Accordingly, we find that the relative contribution of the damage bonus $X$ to the attack rate bonus $Y$ is $(X + XY/2)$ : $(Y + XY/2)$.

A screenshot from the game the author works on shows a spaceship, labeled Redbeard's Rogue: Tech 23 Heavy Fighter, together with a list of attributes, including various bonuses and penalties described in green and red, respectively.
A screenshot from the author's game.

Expository content on the Shapley value often highlights its application to business. For example, the Wikipedia entry for Shapley value describes a scenario with a business owner and a group of $n$ workers, ultimately deducing that the owner is entitled to half of the profits and each worker is entitled to a share of $\frac{1}{2n}$. While it’s certainly true that no profit could occur without both the owner’s capital and the workers’ labor, the symmetrizing effect of the Shapley computation assumes that each actor’s presence in the coalition is equally irreplaceable, while this assumption generally does not hold in the marketplace.
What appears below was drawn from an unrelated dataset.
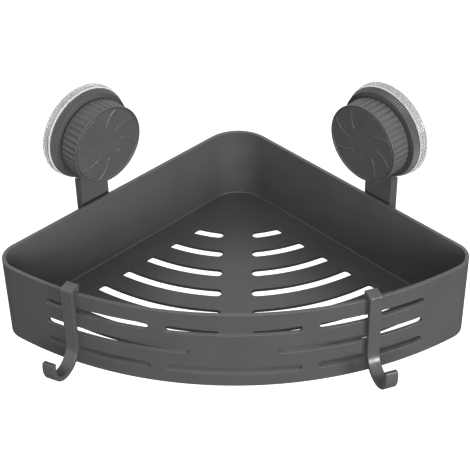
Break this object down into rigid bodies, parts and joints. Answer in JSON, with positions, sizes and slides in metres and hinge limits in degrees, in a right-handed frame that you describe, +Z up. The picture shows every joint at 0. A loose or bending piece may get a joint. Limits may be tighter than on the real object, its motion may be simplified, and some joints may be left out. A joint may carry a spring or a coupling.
{
  "type": "corner shower caddy",
  "caption": "Quarter-round corner shower shelf with slotted floor and front wall, clip-on J hooks and screw-down suction cup holders on strap hangers.",
  "frame": {"origin": "middle of the bounding box at the height of the tray's lower edge", "axes": "+X across the front to the right, +Y towards the room's corner, +Z up"},
  "size_m": [0.2948, 0.217, 0.1402],
  "materials": {
    "grey_abs": "satin",
    "clear_pvc": "clear",
    "white_nylon": "matte",
    "steel": "satin",
    "brass": "satin"
  },
  "bodies": {
    "tray": {"tray": "grey_abs"},
    "left_hook": {"left_hook": "grey_abs"},
    "right_hook": {"right_hook": "grey_abs"},
    "left_holder": {"left_hanger": "grey_abs", "left_cup_cover": "grey_abs", "left_suction_disc": "clear_pvc", "left_slip_washer": "white_nylon"},
    "left_puller": {"left_stud": "steel", "left_pull_plate": "white_nylon"},
    "left_knob": {"left_knob": "grey_abs", "left_knob_nut": "brass", "left_knob_cap": "grey_abs"},
    "right_holder": {"right_hanger": "grey_abs", "right_cup_cover": "grey_abs", "right_suction_disc": "clear_pvc", "right_slip_washer": "white_nylon"},
    "right_puller": {"right_stud": "steel", "right_pull_plate": "white_nylon"},
    "right_knob": {"right_knob": "grey_abs", "right_knob_nut": "brass", "right_knob_cap": "grey_abs"}
  },
  "joints": [
    {"name": "left_hanger_lift", "type": "slide", "parent": "tray", "child": "left_holder", "axis": [0, 0, 1], "range_m": [0, 0.03]},
    {"name": "right_hanger_lift", "type": "slide", "parent": "tray", "child": "right_holder", "axis": [0, 0, 1], "range_m": [0, 0.03]},
    {"name": "left_knob_turn", "type": "hinge", "parent": "left_holder", "child": "left_knob", "pos_m": [-0.09935, 0.03424, 0.1078], "axis": [-0.7071, 0.7071, 0], "range_deg": [0, 270]},
    {"name": "right_knob_turn", "type": "hinge", "parent": "right_holder", "child": "right_knob", "pos_m": [0.09935, 0.03424, 0.1078], "axis": [0.7071, 0.7071, 0], "range_deg": [0, 270]},
    {"name": "left_stud_pull", "type": "slide", "parent": "left_holder", "child": "left_puller", "axis": [0.7071, -0.7071, 0], "range_m": [0, 0.0015]},
    {"name": "right_stud_pull", "type": "slide", "parent": "right_holder", "child": "right_puller", "axis": [-0.7071, -0.7071, 0], "range_m": [0, 0.0015]},
    {"name": "left_hook_slide", "type": "hinge", "parent": "tray", "child": "left_hook", "pos_m": [0, 0.14861, 0.05], "axis": [0, 0, 1], "range_deg": [-9.3, 23.1]},
    {"name": "right_hook_slide", "type": "hinge", "parent": "tray", "child": "right_hook", "pos_m": [0, 0.14861, 0.05], "axis": [0, 0, 1], "range_deg": [-19, 13.4]}
  ],
  "couplings": [
    {"joint": "left_stud_pull", "follows": "left_knob_turn", "m_per_rad": 0.000318},
    {"joint": "right_stud_pull", "follows": "right_knob_turn", "m_per_rad": 0.000318}
  ]
}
So, caution is advised when applying the Shapley value to any group of actors whose terms of participation are not identical.

I’ll end by extending my sympathy to all the readers whose non-mathematical friends expect them to figure out the bill. Little consolation though it may be, I think we can all agree that this is still preferable to splitting a bill with a group of other mathematicians, a task that is famously intractable.